▶ **Data extract**:
— BEGIN —

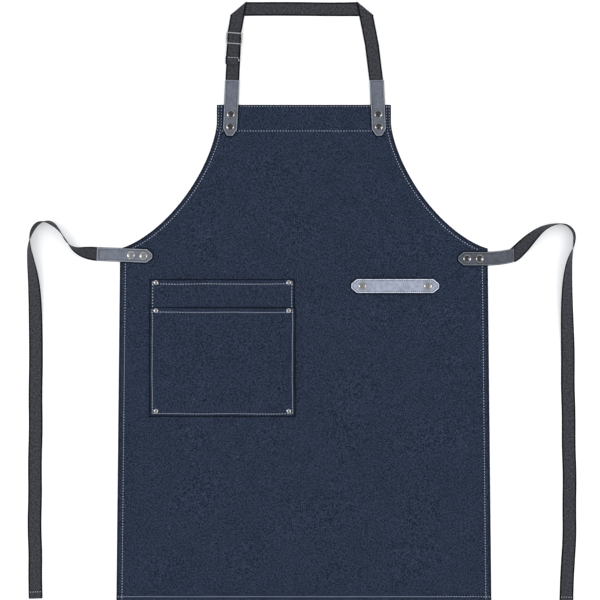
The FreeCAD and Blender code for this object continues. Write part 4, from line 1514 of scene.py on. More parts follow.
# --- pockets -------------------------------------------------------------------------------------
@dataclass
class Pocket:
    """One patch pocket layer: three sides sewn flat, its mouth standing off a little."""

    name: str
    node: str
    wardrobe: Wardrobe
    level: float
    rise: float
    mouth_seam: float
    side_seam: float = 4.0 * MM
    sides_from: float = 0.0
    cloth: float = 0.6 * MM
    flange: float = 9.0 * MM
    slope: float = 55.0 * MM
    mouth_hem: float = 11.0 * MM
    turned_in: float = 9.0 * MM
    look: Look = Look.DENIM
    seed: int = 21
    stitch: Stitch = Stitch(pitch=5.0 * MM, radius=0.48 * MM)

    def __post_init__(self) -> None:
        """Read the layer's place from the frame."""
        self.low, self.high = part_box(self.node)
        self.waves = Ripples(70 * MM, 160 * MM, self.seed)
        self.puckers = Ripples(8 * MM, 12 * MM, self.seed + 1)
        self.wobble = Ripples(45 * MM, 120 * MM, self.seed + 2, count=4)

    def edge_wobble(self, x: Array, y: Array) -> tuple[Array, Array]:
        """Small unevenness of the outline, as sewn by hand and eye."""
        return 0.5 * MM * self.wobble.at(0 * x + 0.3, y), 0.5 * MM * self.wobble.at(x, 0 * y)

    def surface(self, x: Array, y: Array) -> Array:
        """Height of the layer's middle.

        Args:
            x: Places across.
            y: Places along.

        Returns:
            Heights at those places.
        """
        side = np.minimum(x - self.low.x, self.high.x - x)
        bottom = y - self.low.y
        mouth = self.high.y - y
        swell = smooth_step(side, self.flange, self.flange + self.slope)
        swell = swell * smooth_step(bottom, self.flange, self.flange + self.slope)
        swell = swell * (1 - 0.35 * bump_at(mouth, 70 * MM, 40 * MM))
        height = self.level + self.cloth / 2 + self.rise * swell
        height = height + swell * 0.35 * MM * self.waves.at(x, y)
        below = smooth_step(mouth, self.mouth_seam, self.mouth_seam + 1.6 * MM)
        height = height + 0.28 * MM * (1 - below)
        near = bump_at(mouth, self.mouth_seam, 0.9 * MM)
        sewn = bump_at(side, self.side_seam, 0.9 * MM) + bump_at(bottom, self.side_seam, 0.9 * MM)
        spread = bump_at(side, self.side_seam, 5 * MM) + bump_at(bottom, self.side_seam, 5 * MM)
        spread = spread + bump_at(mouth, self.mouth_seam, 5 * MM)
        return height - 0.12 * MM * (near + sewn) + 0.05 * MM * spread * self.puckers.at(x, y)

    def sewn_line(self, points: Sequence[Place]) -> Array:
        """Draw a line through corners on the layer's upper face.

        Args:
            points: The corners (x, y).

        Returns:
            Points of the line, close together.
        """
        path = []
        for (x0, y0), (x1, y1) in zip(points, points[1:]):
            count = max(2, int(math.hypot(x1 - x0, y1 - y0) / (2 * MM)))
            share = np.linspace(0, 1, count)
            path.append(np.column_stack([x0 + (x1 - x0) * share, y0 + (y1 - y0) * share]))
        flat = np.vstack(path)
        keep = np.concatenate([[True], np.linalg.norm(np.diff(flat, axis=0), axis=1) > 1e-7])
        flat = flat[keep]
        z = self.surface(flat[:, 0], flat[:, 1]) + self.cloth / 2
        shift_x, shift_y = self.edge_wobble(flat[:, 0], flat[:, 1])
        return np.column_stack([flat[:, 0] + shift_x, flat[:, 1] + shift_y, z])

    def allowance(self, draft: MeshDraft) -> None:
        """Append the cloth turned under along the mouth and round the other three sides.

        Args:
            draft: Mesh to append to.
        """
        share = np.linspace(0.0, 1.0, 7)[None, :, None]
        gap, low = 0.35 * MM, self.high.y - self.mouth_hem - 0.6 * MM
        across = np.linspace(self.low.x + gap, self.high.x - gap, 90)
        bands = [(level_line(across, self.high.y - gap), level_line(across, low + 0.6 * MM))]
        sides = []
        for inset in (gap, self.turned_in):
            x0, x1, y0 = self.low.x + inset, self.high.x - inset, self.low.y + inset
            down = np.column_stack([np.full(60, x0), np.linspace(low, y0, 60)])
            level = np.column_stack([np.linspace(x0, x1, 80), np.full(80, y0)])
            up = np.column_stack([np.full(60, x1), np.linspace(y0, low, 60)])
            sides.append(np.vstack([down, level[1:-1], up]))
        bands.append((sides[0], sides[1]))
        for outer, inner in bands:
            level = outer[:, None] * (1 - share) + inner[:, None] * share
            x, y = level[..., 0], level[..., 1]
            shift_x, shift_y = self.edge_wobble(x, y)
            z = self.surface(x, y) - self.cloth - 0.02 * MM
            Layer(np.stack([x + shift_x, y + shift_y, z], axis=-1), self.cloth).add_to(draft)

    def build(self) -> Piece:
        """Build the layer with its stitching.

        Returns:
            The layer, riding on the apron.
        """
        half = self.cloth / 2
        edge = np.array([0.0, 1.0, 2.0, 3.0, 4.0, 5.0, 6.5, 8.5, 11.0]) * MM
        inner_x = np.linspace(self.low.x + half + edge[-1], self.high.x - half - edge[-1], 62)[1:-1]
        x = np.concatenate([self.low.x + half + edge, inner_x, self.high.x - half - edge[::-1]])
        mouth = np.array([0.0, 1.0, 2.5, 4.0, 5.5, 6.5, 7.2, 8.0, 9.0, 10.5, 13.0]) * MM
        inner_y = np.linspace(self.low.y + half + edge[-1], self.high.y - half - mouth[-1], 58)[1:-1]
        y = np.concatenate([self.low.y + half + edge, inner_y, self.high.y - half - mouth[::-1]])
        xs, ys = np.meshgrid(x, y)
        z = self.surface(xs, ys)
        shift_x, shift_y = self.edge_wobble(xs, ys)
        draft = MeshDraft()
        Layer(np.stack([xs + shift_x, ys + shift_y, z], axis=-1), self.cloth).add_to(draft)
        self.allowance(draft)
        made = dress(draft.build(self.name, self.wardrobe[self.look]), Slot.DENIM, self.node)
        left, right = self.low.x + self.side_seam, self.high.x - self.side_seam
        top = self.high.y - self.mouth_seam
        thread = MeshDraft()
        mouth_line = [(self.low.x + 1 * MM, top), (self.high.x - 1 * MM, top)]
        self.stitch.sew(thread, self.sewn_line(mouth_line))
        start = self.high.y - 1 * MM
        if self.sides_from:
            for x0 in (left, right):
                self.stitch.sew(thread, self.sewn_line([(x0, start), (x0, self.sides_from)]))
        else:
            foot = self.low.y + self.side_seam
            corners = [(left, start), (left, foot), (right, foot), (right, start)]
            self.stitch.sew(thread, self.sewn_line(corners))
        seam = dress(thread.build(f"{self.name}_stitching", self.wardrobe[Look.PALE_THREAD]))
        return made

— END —

▶ **Required task**:
Output the data above exactly, please, line for line.

▶ **Answer to this task**:
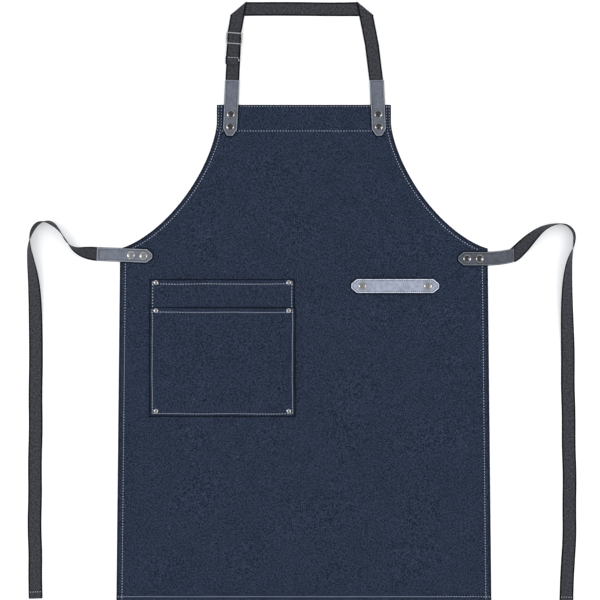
The FreeCAD and Blender code for this object continues. Write part 4, from line 1514 of scene.py on. More parts follow.
# --- pockets -------------------------------------------------------------------------------------
@dataclass
class Pocket:
    """One patch pocket layer: three sides sewn flat, its mouth standing off a little."""

    name: str
    node: str
    wardrobe: Wardrobe
    level: float
    rise: float
    mouth_seam: float
    side_seam: float = 4.0 * MM
    sides_from: float = 0.0
    cloth: float = 0.6 * MM
    flange: float = 9.0 * MM
    slope: float = 55.0 * MM
    mouth_hem: float = 11.0 * MM
    turned_in: float = 9.0 * MM
    look: Look = Look.DENIM
    seed: int = 21
    stitch: Stitch = Stitch(pitch=5.0 * MM, radius=0.48 * MM)

    def __post_init__(self) -> None:
        """Read the layer's place from the frame."""
        self.low, self.high = part_box(self.node)
        self.waves = Ripples(70 * MM, 160 * MM, self.seed)
        self.puckers = Ripples(8 * MM, 12 * MM, self.seed + 1)
        self.wobble = Ripples(45 * MM, 120 * MM, self.seed + 2, count=4)

    def edge_wobble(self, x: Array, y: Array) -> tuple[Array, Array]:
        """Small unevenness of the outline, as sewn by hand and eye."""
        return 0.5 * MM * self.wobble.at(0 * x + 0.3, y), 0.5 * MM * self.wobble.at(x, 0 * y)

    def surface(self, x: Array, y: Array) -> Array:
        """Height of the layer's middle.

        Args:
            x: Places across.
            y: Places along.

        Returns:
            Heights at those places.
        """
        side = np.minimum(x - self.low.x, self.high.x - x)
        bottom = y - self.low.y
        mouth = self.high.y - y
        swell = smooth_step(side, self.flange, self.flange + self.slope)
        swell = swell * smooth_step(bottom, self.flange, self.flange + self.slope)
        swell = swell * (1 - 0.35 * bump_at(mouth, 70 * MM, 40 * MM))
        height = self.level + self.cloth / 2 + self.rise * swell
        height = height + swell * 0.35 * MM * self.waves.at(x, y)
        below = smooth_step(mouth, self.mouth_seam, self.mouth_seam + 1.6 * MM)
        height = height + 0.28 * MM * (1 - below)
        near = bump_at(mouth, self.mouth_seam, 0.9 * MM)
        sewn = bump_at(side, self.side_seam, 0.9 * MM) + bump_at(bottom, self.side_seam, 0.9 * MM)
        spread = bump_at(side, self.side_seam, 5 * MM) + bump_at(bottom, self.side_seam, 5 * MM)
        spread = spread + bump_at(mouth, self.mouth_seam, 5 * MM)
        return height - 0.12 * MM * (near + sewn) + 0.05 * MM * spread * self.puckers.at(x, y)

    def sewn_line(self, points: Sequence[Place]) -> Array:
        """Draw a line through corners on the layer's upper face.

        Args:
            points: The corners (x, y).

        Returns:
            Points of the line, close together.
        """
        path = []
        for (x0, y0), (x1, y1) in zip(points, points[1:]):
            count = max(2, int(math.hypot(x1 - x0, y1 - y0) / (2 * MM)))
            share = np.linspace(0, 1, count)
            path.append(np.column_stack([x0 + (x1 - x0) * share, y0 + (y1 - y0) * share]))
        flat = np.vstack(path)
        keep = np.concatenate([[True], np.linalg.norm(np.diff(flat, axis=0), axis=1) > 1e-7])
        flat = flat[keep]
        z = self.surface(flat[:, 0], flat[:, 1]) + self.cloth / 2
        shift_x, shift_y = self.edge_wobble(flat[:, 0], flat[:, 1])
        return np.column_stack([flat[:, 0] + shift_x, flat[:, 1] + shift_y, z])

    def allowance(self, draft: MeshDraft) -> None:
        """Append the cloth turned under along the mouth and round the other three sides.

        Args:
            draft: Mesh to append to.
        """
        share = np.linspace(0.0, 1.0, 7)[None, :, None]
        gap, low = 0.35 * MM, self.high.y - self.mouth_hem - 0.6 * MM
        across = np.linspace(self.low.x + gap, self.high.x - gap, 90)
        bands = [(level_line(across, self.high.y - gap), level_line(across, low + 0.6 * MM))]
        sides = []
        for inset in (gap, self.turned_in):
            x0, x1, y0 = self.low.x + inset, self.high.x - inset, self.low.y + inset
            down = np.column_stack([np.full(60, x0), np.linspace(low, y0, 60)])
            level = np.column_stack([np.linspace(x0, x1, 80), np.full(80, y0)])
            up = np.column_stack([np.full(60, x1), np.linspace(y0, low, 60)])
            sides.append(np.vstack([down, level[1:-1], up]))
        bands.append((sides[0], sides[1]))
        for outer, inner in bands:
            level = outer[:, None] * (1 - share) + inner[:, None] * share
            x, y = level[..., 0], level[..., 1]
            shift_x, shift_y = self.edge_wobble(x, y)
            z = self.surface(x, y) - self.cloth - 0.02 * MM
            Layer(np.stack([x + shift_x, y + shift_y, z], axis=-1), self.cloth).add_to(draft)

    def build(self) -> Piece:
        """Build the layer with its stitching.

        Returns:
            The layer, riding on the apron.
        """
        half = self.cloth / 2
        edge = np.array([0.0, 1.0, 2.0, 3.0, 4.0, 5.0, 6.5, 8.5, 11.0]) * MM
        inner_x = np.linspace(self.low.x + half + edge[-1], self.high.x - half - edge[-1], 62)[1:-1]
        x = np.concatenate([self.low.x + half + edge, inner_x, self.high.x - half - edge[::-1]])
        mouth = np.array([0.0, 1.0, 2.5, 4.0, 5.5, 6.5, 7.2, 8.0, 9.0, 10.5, 13.0]) * MM
        inner_y = np.linspace(self.low.y + half + edge[-1], self.high.y - half - mouth[-1], 58)[1:-1]
        y = np.concatenate([self.low.y + half + edge, inner_y, self.high.y - half - mouth[::-1]])
        xs, ys = np.meshgrid(x, y)
        z = self.surface(xs, ys)
        shift_x, shift_y = self.edge_wobble(xs, ys)
        draft = MeshDraft()
        Layer(np.stack([xs + shift_x, ys + shift_y, z], axis=-1), self.cloth).add_to(draft)
        self.allowance(draft)
        made = dress(draft.build(self.name, self.wardrobe[self.look]), Slot.DENIM, self.node)
        left, right = self.low.x + self.side_seam, self.high.x - self.side_seam
        top = self.high.y - self.mouth_seam
        thread = MeshDraft()
        mouth_line = [(self.low.x + 1 * MM, top), (self.high.x - 1 * MM, top)]
        self.stitch.sew(thread, self.sewn_line(mouth_line))
        start = self.high.y - 1 * MM
        if self.sides_from:
            for x0 in (left, right):
                self.stitch.sew(thread, self.sewn_line([(x0, start), (x0, self.sides_from)]))
        else:
            foot = self.low.y + self.side_seam
            corners = [(left, start), (left, foot), (right, foot), (right, start)]
            self.stitch.sew(thread, self.sewn_line(corners))
        seam = dress(thread.build(f"{self.name}_stitching", self.wardrobe[Look.PALE_THREAD]))
        return made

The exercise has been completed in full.